If the tool shows the record but the service still cannot see it, the cause is almost always propagation: your DNS host has it, but the resolver the service uses is still serving a cached older answer. Compare what resolvers worldwide are returning with the DNS Propagation tool; once they agree, the verification will succeed.

After verification completes, you usually should not delete the record. Most services re-check the token periodically and will revoke verified status (and the access that came with it) if the record disappears. Keep the verification TXT in place for as long as you use the service. Only remove it when you are sure you no longer need the integration, and when you do, delete just that one record and leave your SPF, DMARC, and other TXT records untouched. A final DNS Lookup lookup afterward confirms you removed the right entry and nothing else.

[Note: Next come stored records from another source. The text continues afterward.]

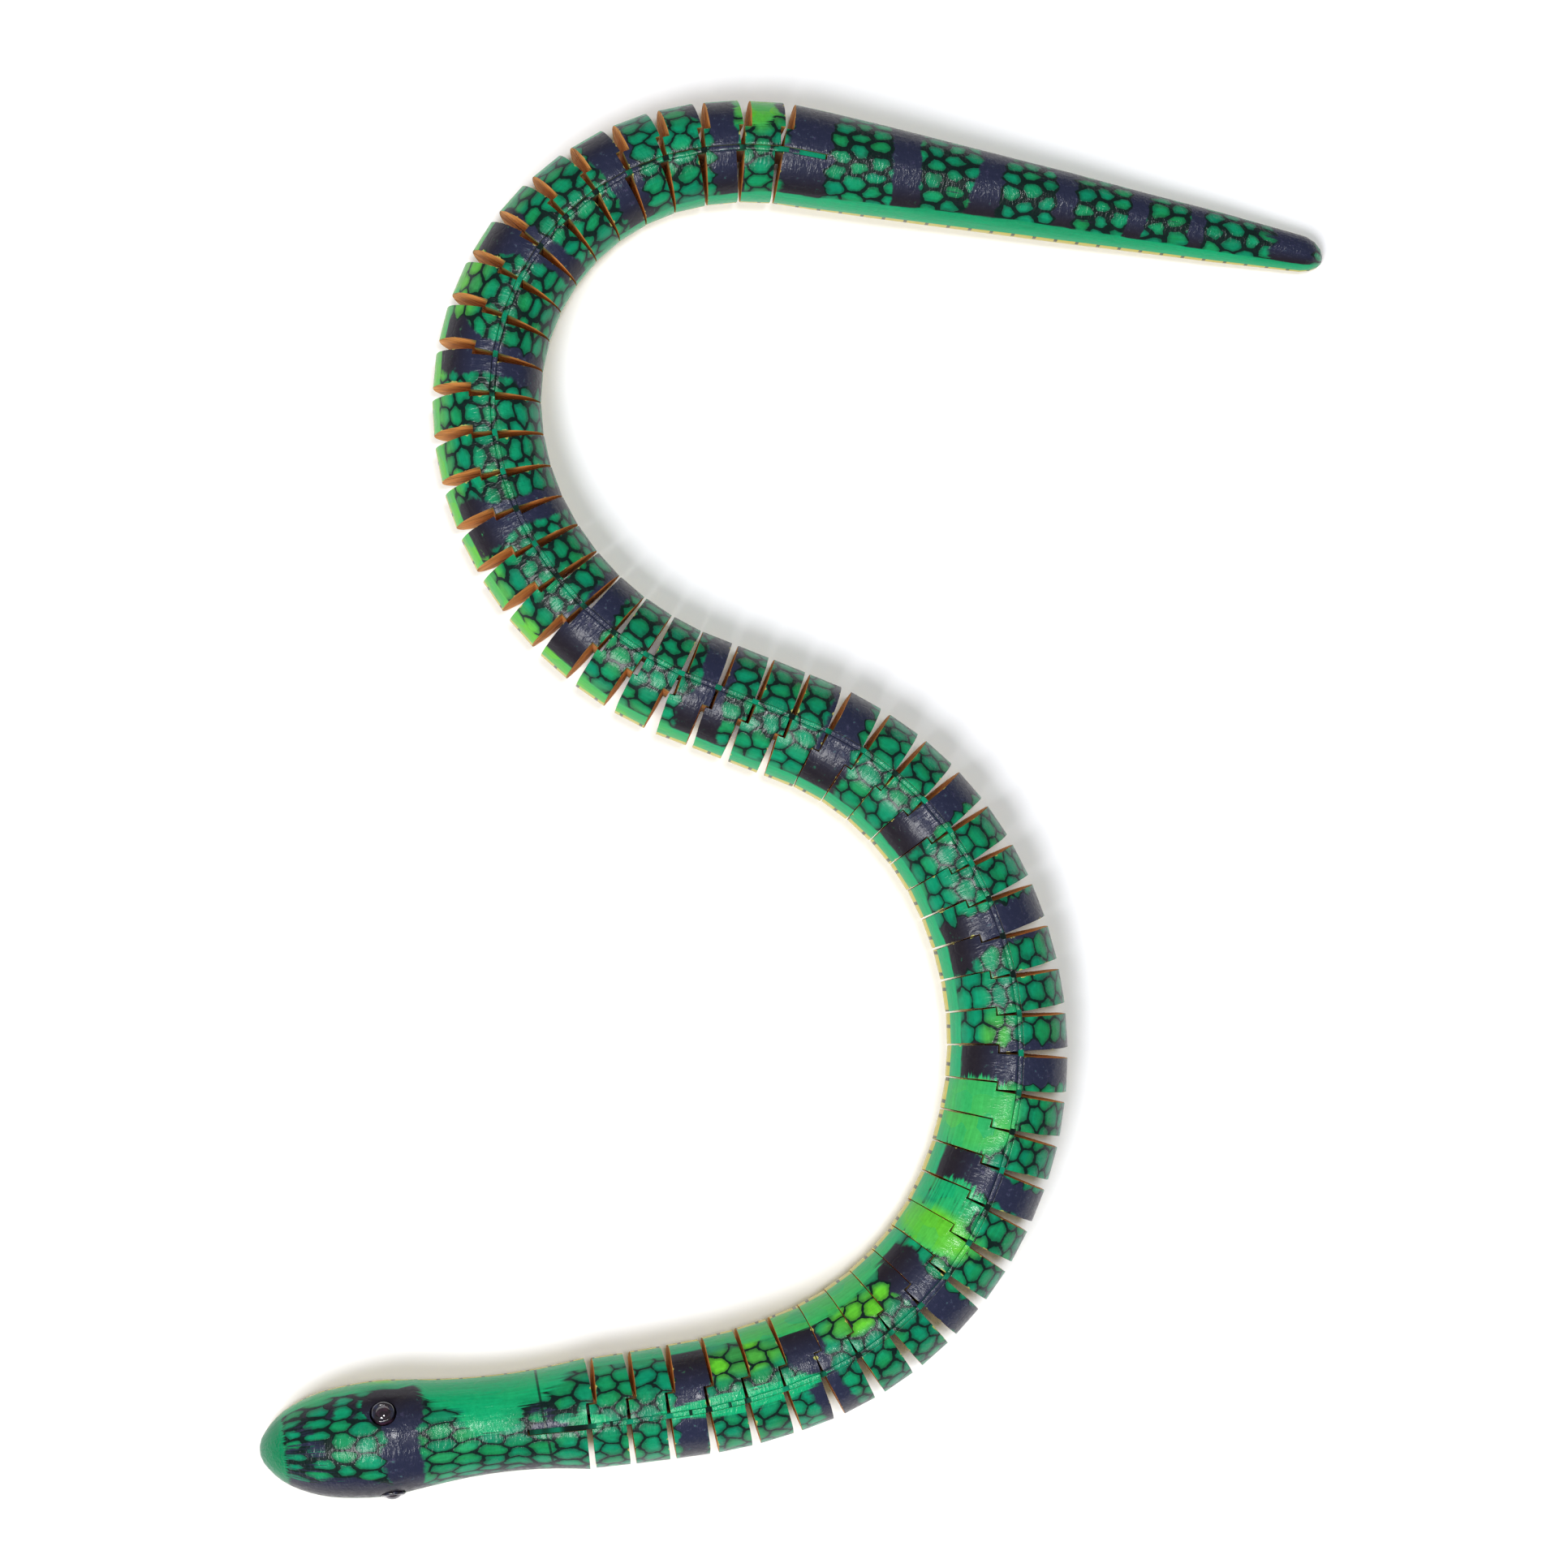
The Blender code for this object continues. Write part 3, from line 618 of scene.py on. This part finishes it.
def wall_places(kerf, y, z, radius):
    """Where the walls headward and tailward of a kerf stand at y and z, behind the kerf."""
    swap = min(1.0, max(0.0, (kerf / SEGMENTS - TURNOVER[0]) / (TURNOVER[1] - TURNOVER[0])))
    if y > WEB_LEFT:
        rim = WIDE_CUT + swap * (FINE_CUT - WIDE_CUT)
        root = LEFT_ROOT_CUT + swap * (FINE_CUT - LEFT_ROOT_CUT)
        half = (root + (rim - root) * (y - WEB_LEFT) / (radius - WEB_LEFT)) / 2.0
        middle = LEFT_STEP + rim / 2.0 + LEFT_LEAN * (z - KEEL * radius)
        return middle - half, middle + half
    if y > -STRIP_RIGHT:
        return -WEB_GAP / 2.0, WEB_GAP / 2.0
    return WEB_GAP / 2.0 - FINE_CUT - swap * (WIDE_CUT - FINE_CUT), WEB_GAP / 2.0


def lift_node(index):
    """The solid of one piece, its triangles merged, laid on the straight rod."""
    bm = bmesh.new()
    bm.from_mesh(frame["nodes"][body_names[index]].data)
    for layer in list(bm.loops.layers.uv):
        bm.loops.layers.uv.remove(layer)
    bmesh.ops.remove_doubles(bm, verts=bm.verts, dist=DOUBLES)
    bmesh.ops.dissolve_limit(bm, angle_limit=FLAT_FACE, verts=bm.verts, edges=bm.edges)
    bmesh.ops.transform(bm, matrix=straightened(index), verts=bm.verts)
    return bm


def sort_faces(bm, shape_at):
    """Skin faces get finish 0 and sawn or drilled ones finish 1; shape_at gives the girth."""
    for face in bm.faces:
        centre = face.calc_center_median()
        width, middle, height = shape_at(centre.x)
        out = Vector((0.0, centre.y / width, (centre.z - middle) / height))
        under = face.normal.z < -0.9 and centre.z < BELLY_HEIGHT
        skin = out.length > SKIN_REACH and face.normal.dot(out.normalized()) > SKIN_FACING
        face.material_index = 0 if skin or under else 1
        face.smooth = True


def paint_over(bm, start, end):
    """Blunt ends and drilled holes between start and end take the paint too."""
    for face in bm.faces:
        if start - PITCH < face.calc_center_median().x < end:
            face.material_index = 0


def skin_of(bm, under=True):
    """Faces that take paint, with or without the flat belly."""
    return [face for face in bm.faces if face.material_index == 0 and (under or face.normal.z > -0.98)]


def slice_skin(bm, places, normal):
    """Loops of edges across the skin, through each place, square to normal."""
    for place in places:
        faces = skin_of(bm)
        parts = set(faces)
        parts.update(edge for face in faces for edge in face.edges)
        parts.update(vert for face in faces for vert in face.verts)
        bmesh.ops.bisect_plane(bm, geom=list(parts), plane_co=place, plane_no=normal, dist=1e-6)


def round_the_skin(bm, start, end, shape_at):
    """Turn the planed facets to a round rod that lies just inside them."""
    low = Vector((start, 0.0, shape_at(start)[1]))
    high = Vector((end, 0.0, shape_at(end)[1]))
    axis = (high - low).normalized()
    facet = math.tau / FACETS
    for count in range(FACETS // 2 * FINE_TURNS):
        if count % FINE_TURNS == FINE_TURNS // 2:
            continue
        angle = facet * count / FINE_TURNS
        across = Vector((0.0, math.sin(angle), math.cos(angle)))
        slice_skin(bm, [(low + high) / 2.0], axis.cross(across).normalized())
    on_floor = {vert for vert in bm.verts if vert.co.z < FLOOR}
    outer = {vert for face in skin_of(bm, False) for vert in face.verts} - on_floor
    for vert in outer:
        width, middle, height = shape_at(vert.co.x)
        out = Vector((vert.co.y, vert.co.z - middle))
        reach = width * ROUNDED / out.length
        vert.co.y = out.x * reach
        vert.co.z = max(0.0, middle + out.y * reach)


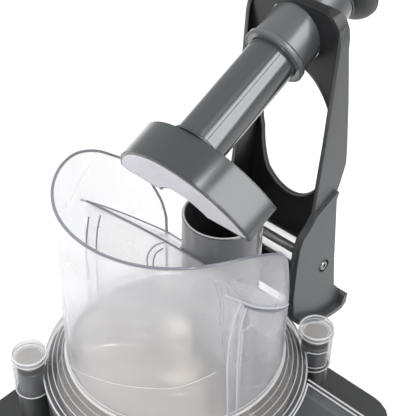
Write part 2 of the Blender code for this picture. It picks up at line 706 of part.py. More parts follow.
def hinge_pins():
    finish(rod("hinge_axle", 4, -41.2, 41.2, along="X", sides=16), STEEL, lever)
    for side, x in (("left", -1), ("right", 1)):
        low, high = sorted((x * 38.4, x * 41.1))
        bush = rod(f"hinge_bush_{side}", 9, low, high, along="X", sides=20)
        cut(bush, rod(f"bush_bore_{side}", 4.3, -50, 50, along="X", sides=16))
        finish(bush, BLACK, lever)
        low, high = sorted((x * 45.8, x * 48.2))
        screw = soften(rod(f"hinge_screw_{side}", 4.4, low, high, along="X", sides=16), 0.5, 1)
        shank_low, shank_high = sorted((x * 41.5, x * 47))
        join(screw, rod(f"shank_{side}", 3.4, shank_low, shank_high, along="X", sides=12))
        socket_low, socket_high = sorted((x * 46.6, x * 52))
        cut(screw, rod(f"hex_{side}", 2.4, socket_low, socket_high, along="X", sides=6))
        finish(screw, STEEL, lever)


def pusher():
    """A slim pusher that runs inside the stem, with a mushroom knob."""
    axis = (0, STEM_Y)
    shaft = [(0, 140), (13.5, 140), (14.5, 139), (14.5, -62.4), (13.5, -63.4), (0, -63.4)]
    finish(turned("pusher_rod", shaft, axis, sides=24), GLOSS_GREY, lever)
    crown = [(0.0, 155.0), (20.0, 153.6), (31.5, 149.0), (36.0, 141.5), (34.0, 135.0), (27.0, 131.0)]
    knob = [*flowing(crown, 2), (22, 128.6), (14.8, 128.6), (14.8, 140.4), (0, 140.4)]
    finish(turned("pusher_knob", knob, axis, sides=36), CASING, lever)


base_housing()
base_plate()
feet()
base_screws()
control_panel()
buttons()
control_board()
cable_gland()
motor()
drive()
discs()
bowl()
latch_posts()
hopper()
feed_tube()
lid()
lid_fittings()
chute_cover()
lever_arm()
press()
hinge_pins()
pusher()
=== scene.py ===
"""Looks of the lever-press machine: materials, edges, beads, fittings, camera and studio light.

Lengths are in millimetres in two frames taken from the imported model, and place() scales them to metres:
machine - the shaft's axis is x = y = 0 and z = 0 is the middle of the lid's rim
lever   - the hinge is the origin and z runs along the press stem
"""

import json
import math

import bmesh
import bpy
from mathutils import Matrix, Vector


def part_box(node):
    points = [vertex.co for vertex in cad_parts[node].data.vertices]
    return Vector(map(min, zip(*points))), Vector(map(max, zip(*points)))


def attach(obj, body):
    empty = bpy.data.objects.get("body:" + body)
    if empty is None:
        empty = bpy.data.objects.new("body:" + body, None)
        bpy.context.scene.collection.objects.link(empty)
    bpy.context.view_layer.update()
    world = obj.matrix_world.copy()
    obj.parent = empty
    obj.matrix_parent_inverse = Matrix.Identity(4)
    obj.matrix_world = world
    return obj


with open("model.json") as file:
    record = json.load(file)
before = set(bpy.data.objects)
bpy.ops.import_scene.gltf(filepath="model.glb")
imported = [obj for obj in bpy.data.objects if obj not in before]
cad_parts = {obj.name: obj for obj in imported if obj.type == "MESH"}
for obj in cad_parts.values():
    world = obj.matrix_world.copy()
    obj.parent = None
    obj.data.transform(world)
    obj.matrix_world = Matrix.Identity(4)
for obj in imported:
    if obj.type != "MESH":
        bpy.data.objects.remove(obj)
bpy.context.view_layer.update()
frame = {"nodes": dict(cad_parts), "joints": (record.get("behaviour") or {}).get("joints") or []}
MM = 0.001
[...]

Frequently Asked Questions

Will a verification TXT record affect my website or email? No. TXT verification records are inert metadata read only by the verifying service. They do not change how your site loads or how mail is delivered, which is exactly why this method is safe and universal.

Where do I put the host or name field? For domain-wide verification, almost always the root, entered as @ or left blank. Watch for panels that auto-append your domain to whatever you type, which is the number-one cause of records landing on the wrong name.

Can I have more than one TXT record at the root? Yes. The root can hold many TXT records at once, so adding a verification token alongside SPF and other tokens is normal. Just add a new record instead of editing an existing one, and keep your single SPF record intact.

It is not verifying even though I added the record. Why? Either the value or host is slightly off, or DNS has not propagated yet. Confirm the exact value with the DNS Lookup tool, watch global rollout with the DNS Propagation tool, and only re-add the record if the lookup shows it is genuinely missing.